Bit by bit we create fictitious relationships with people when how we act isn’t congruent with who we truly are. And then if we rely on or grow fond of those relationships, we become conditioned to elicit behaviors that aren’t a reflection of our true selves.
This poses a number of problems. Not least of which is the fact that the bigger the gap becomes between how we act and who we truly are, the more friction we feel. Even if we don’t feel uneasy at the time, living in an incongruent fashion eventually catches up with us and manifests itself as any number of relationship-related issues.
Always strive to act as authentically as possible. By aligning how you act with who you truly are, you will not only form far more meaningful and rewarding relationships, you will naturally attract many more of the types of people you actually want in your life.
It’s better to be your genuine self and have fewer of the right kinds of people in your life than it is to surround yourself with those who only accept you as long as you conform to their idea of who you should be.
Don’t live your life wearing a disguise.
When you refuse to be anything but your genuine self, you give those who are most compatible with who you are a chance to find you.
Never fear being rejected by those who seek to confine you to their expectations. It’s OK not to be liked or accepted by everyone you cross paths with on your journey.
You have to live your own life, learn from what life experiences provide you and evolve into the person you were meant to be.
Sometimes it’s necessary to take a step back and let go of things that are keeping you from making progress in life in order to make space for more of the things that will help you fulfill your potential.
There is a big difference between saying or doing something kind because you feel it is expected of you out of politeness and saying or doing something kind because you truly mean it.
When your true intention is kindness, don’t just go through the motions. Be kind like you mean it.
Even with simple social standards like saying “Please”, “Thank you”, and “You’re welcome”.
“Please”, “Thank you”, and “You’re welcome” are magic words, but they lose much of their power when expressed as a reflexive gesture as opposed to being communicated with sincerity.
Know that people can not only hear the difference when you speak with or without sincerity, they can feel it. So if you’re going to take the time to express things like “Thank you” and “You’re welcome — and you truly mean it — don’t just say the words without putting some thought & feeling behind them.
Take the time to express kindness like you mean it by speaking your words clearly and sincerely. Use your eyes, your voice, your body language, and your actions to reinforce those words.
For example, it’s not “Yup.” that follows “Thank you.” It’s “You’re welcome.”

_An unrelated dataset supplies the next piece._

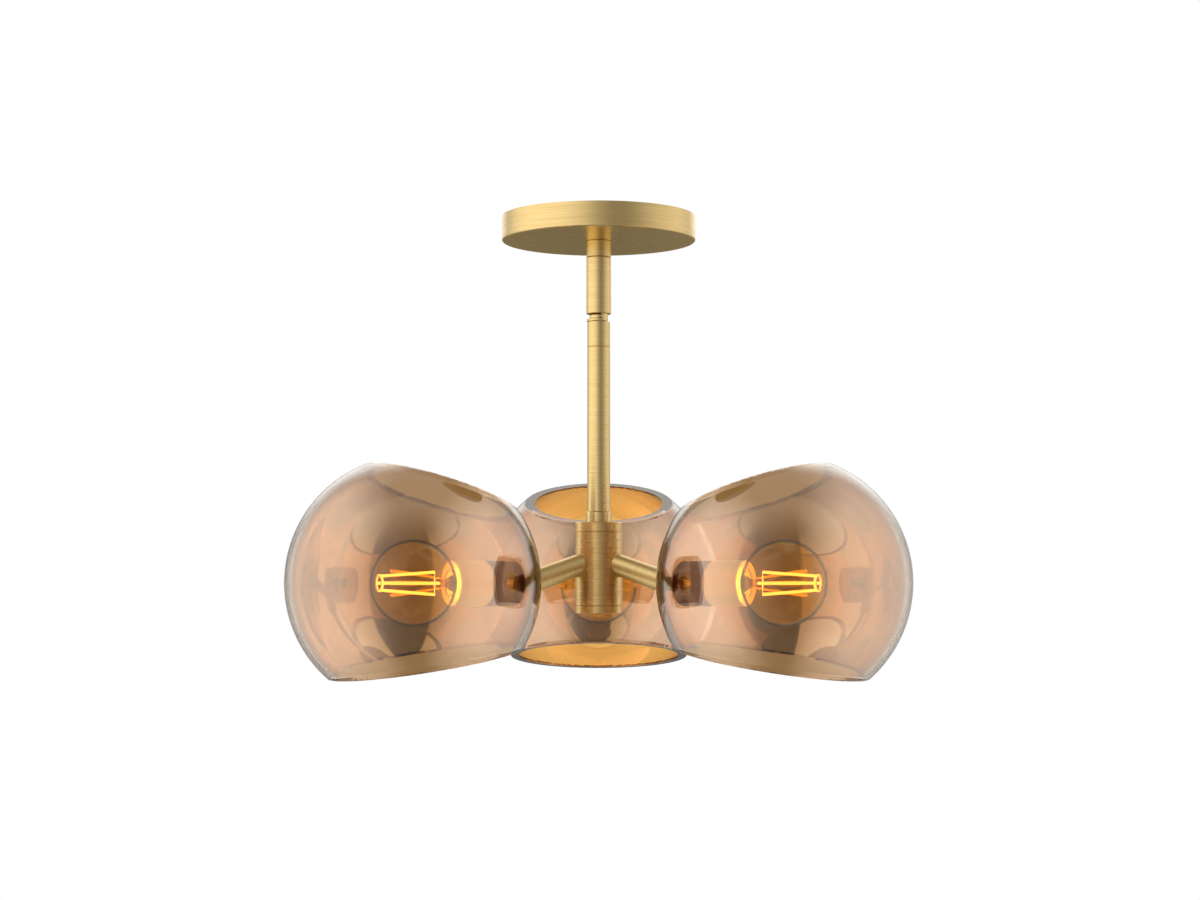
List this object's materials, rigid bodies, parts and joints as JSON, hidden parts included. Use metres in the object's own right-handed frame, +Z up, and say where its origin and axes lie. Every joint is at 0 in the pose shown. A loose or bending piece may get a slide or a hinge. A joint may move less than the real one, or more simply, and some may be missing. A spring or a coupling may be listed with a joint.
{
  "type": "pendant light",
  "caption": "Semi-flush ceiling light: round canopy, short stem with a hang-straight swivel, hub and arms that each carry an open copper-toned glass globe and bulb.",
  "frame": {"origin": "centre of the canopy in the ceiling plane, midway between the outlet box screws", "axes": "+Z up into the ceiling, +X along the mounting bar, the third arm points along +Y"},
  "size_m": [0.372, 0.3425, 0.2895],
  "materials": {
    "brushed_brass": "lathe-brushed satin brass under clear lacquer",
    "zinc_steel": "zinc-plated steel",
    "ground_green": "green dyed steel screw",
    "copper_glass": "clear blown glass with a thin see-through copper mirror coat",
    "clear_glass": "clear thin bulb glass",
    "silicone": "translucent silicone sheet",
    "porcelain": "glazed white porcelain",
    "contact_brass": "plain rolled contact brass",
    "nickel_shell": "nickel-plated rolled shell",
    "nickel_wire": "bare nickel wire",
    "lit_filament": "yellow phosphor coat, lit",
    "black_glass": "black glass insulator with a soldered tip"
  },
  "bodies": {
    "ceiling_fixing": {"canopy": "brushed_brass", "mounting_bar": "zinc_steel", "bar_nut": "zinc_steel", "ground_screw": "ground_green", "canopy_nipple": "zinc_steel", "canopy_collar": "brushed_brass", "sleeve_nut": "zinc_steel"},
    "swivel_head": {"swivel_sleeve": "brushed_brass", "upper_knuckle": "brushed_brass", "pivot_pin": "zinc_steel"},
    "light": {"lower_knuckle": "brushed_brass", "stem_coupling": "brushed_brass", "stem_joiner": "zinc_steel", "stem_inserts": "zinc_steel", "stem_tube": "brushed_brass", "hub_collar": "brushed_brass", "hub_top_cap": "brushed_brass", "hub_body": "brushed_brass", "hub_bottom_cap": "brushed_brass", "hub_nipple": "zinc_steel", "hub_nut": "zinc_steel", "arm_left": "brushed_brass", "arm_right": "brushed_brass", "arm_back": "brushed_brass", "arm_plugs": "zinc_steel", "shade_left": "copper_glass", "shade_right": "copper_glass", "shade_back": "copper_glass", "outer_gaskets": "silicone", "inner_gaskets": "silicone", "socket_nipples": "zinc_steel", "cup_nuts": "zinc_steel", "socket_cup_left": "brushed_brass", "socket_cup_right": "brushed_brass", "socket_cup_back": "brushed_brass", "lampholder_left": "porcelain", "lampholder_right": "porcelain", "lampholder_back": "porcelain", "screw_shells": "contact_brass", "spring_contacts": "contact_brass"},
    "eyelet_left": {"bulb_eyelet_left": "black_glass"},
    "bulb_left": {"bulb_globe_left": "clear_glass", "bulb_mount_left": "clear_glass", "bulb_leads_left": "nickel_wire", "filaments_left": "lit_filament", "bulb_base_left": "nickel_shell"},
    "eyelet_right": {"bulb_eyelet_right": "black_glass"},
    "bulb_right": {"bulb_globe_right": "clear_glass", "bulb_mount_right": "clear_glass", "bulb_leads_right": "nickel_wire", "filaments_right": "lit_filament", "bulb_base_right": "nickel_shell"},
    "eyelet_back": {"bulb_eyelet_back": "black_glass"},
    "bulb_back": {"bulb_globe_back": "clear_glass", "bulb_mount_back": "clear_glass", "bulb_leads_back": "nickel_wire", "filaments_back": "lit_filament", "bulb_base_back": "nickel_shell"}
  },
  "joints": [
    {"name": "swivel_turn", "type": "hinge", "parent": "ceiling_fixing", "child": "swivel_head", "pos_m": [0, 0, -0.0253], "axis": [0, 0, 1], "range_deg": [-175, 175]},
    {"name": "swivel_tilt", "type": "hinge", "parent": "swivel_head", "child": "light", "pos_m": [0, 0, -0.0626], "axis": [1, 0, 0], "range_deg": [-20, 20]},
    {"name": "bulb_left_advance", "type": "slide", "parent": "light", "child": "eyelet_left", "axis": [-0.866, -0.5, 0], "range_m": [0, 0.01016]},
    {"name": "bulb_left_unscrew", "type": "hinge", "parent": "eyelet_left", "child": "bulb_left", "pos_m": [-0.10999, -0.0635, -0.22778], "axis": [-0.866, -0.5, 0], "range_deg": [0, 1440]},
    {"name": "bulb_right_advance", "type": "slide", "parent": "light", "child": "eyelet_right", "axis": [0.866, -0.5, 0], "range_m": [0, 0.01016]},
    {"name": "bulb_right_unscrew", "type": "hinge", "parent": "eyelet_right", "child": "bulb_right", "pos_m": [0.10999, -0.0635, -0.22778], "axis": [0.866, -0.5, 0], "range_deg": [0, 1440]},
    {"name": "bulb_back_advance", "type": "slide", "parent": "light", "child": "eyelet_back", "axis": [0, 1, 0], "range_m": [0, 0.01016]},
    {"name": "bulb_back_unscrew", "type": "hinge", "parent": "eyelet_back", "child": "bulb_back", "pos_m": [0, 0.127, -0.22778], "axis": [0, 1, 0], "range_deg": [0, 1440]}
  ],
  "couplings": [
    {"joint": "bulb_left_advance", "follows": "bulb_left_unscrew", "m_per_rad": 0.00040425},
    {"joint": "bulb_right_advance", "follows": "bulb_right_unscrew", "m_per_rad": 0.00040425},
    {"joint": "bulb_back_advance", "follows": "bulb_back_unscrew", "m_per_rad": 0.00040425}
  ]
}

It should be obvious, but “Yup” and “You’re welcome” do not even come close to meaning the same thing.
You might be surprised as how much of a difference it makes when it’s completely obvious to others that you mean what you say.
It feels better for everyone because it is better for everyone.
“Real men wear…”
“Real men drink [brand]…”
“Real men know how to…”
“Real men drive [brand]…”
“Real men like…”
Real men. Real women. Real people like whatever they want to like and do whatever they want to do. Their preferences are not dictated by fads, popularity, or the social norm. They don’t like things in order to appear more appealing to others.
Real people act with authenticity. And authentic people listen to their inner voice and make their own decisions based on their personal preferences and experience.
So to say “Real men like…” is practically meaningless.
A “real” person is going to maintain their integrity regardless of the influence of outside forces — regardless of your desire that they like whatever it is you think they should like in order to be a “real” person.
To suggest otherwise is to suggest that you judge people based on whether they like or don’t like exactly the same things you do. And if they don’t, they’re not a “real” person.
To be real is to be authentic. To be real is to have a strong sense of self. To be real is to have a positive moral character. And above all, to be real is to have integrity.
A real person is going to like beer or mixed drinks or not drink at all.
A real person is going to eat meat or not.
A real person is going to like cats or dogs or none of the above.
A real person is going to be religious or not.
A real person is going to like watching sports or root for the same team as you or not.
A real person is going to drive an American made car or a foreign car or none at all.
The thing about “real” people is that you can’t tell them what to be — or who or what to like — and expect them to cater to you simply because you want them to. Real people are going to be real and make their own decisions and do what they want whether you approve of it or not.
Real people don’t exist to confine themselves to other people’s expectations. They’re not content with being labeled. They have no desire to fit within a box. They don’t cave in to peer pressure. And they don’t act with the intention of pleasing everyone.
And this is far more rare than it should be — and should be of far more value and far more desirable than a person who simply likes the exact same things you like, shares your exact point of view, or is easily influenced by the social majority or the flavor of the week.
Consider this the next time someone suggests “Real people…” do or like anything.
Integrity does not involve feeding people’s egos in an attempt to manipulate them into getting something you want. Integrity is not being nice with the expectation of reward. Integrity is not preying on people’s weaknesses to meet your own needs. Integrity is not making promises you cannot keep. Integrity is not withholding key information until you have won someone over by fueling their desires. Integrity is not waiting until they’ve signed the dotted line to reveal the fine print or legally manipulative part of the contract.
What those things encompass can be described quite simply as inauthentic, offensive, and manipulative. In a word: bullshit.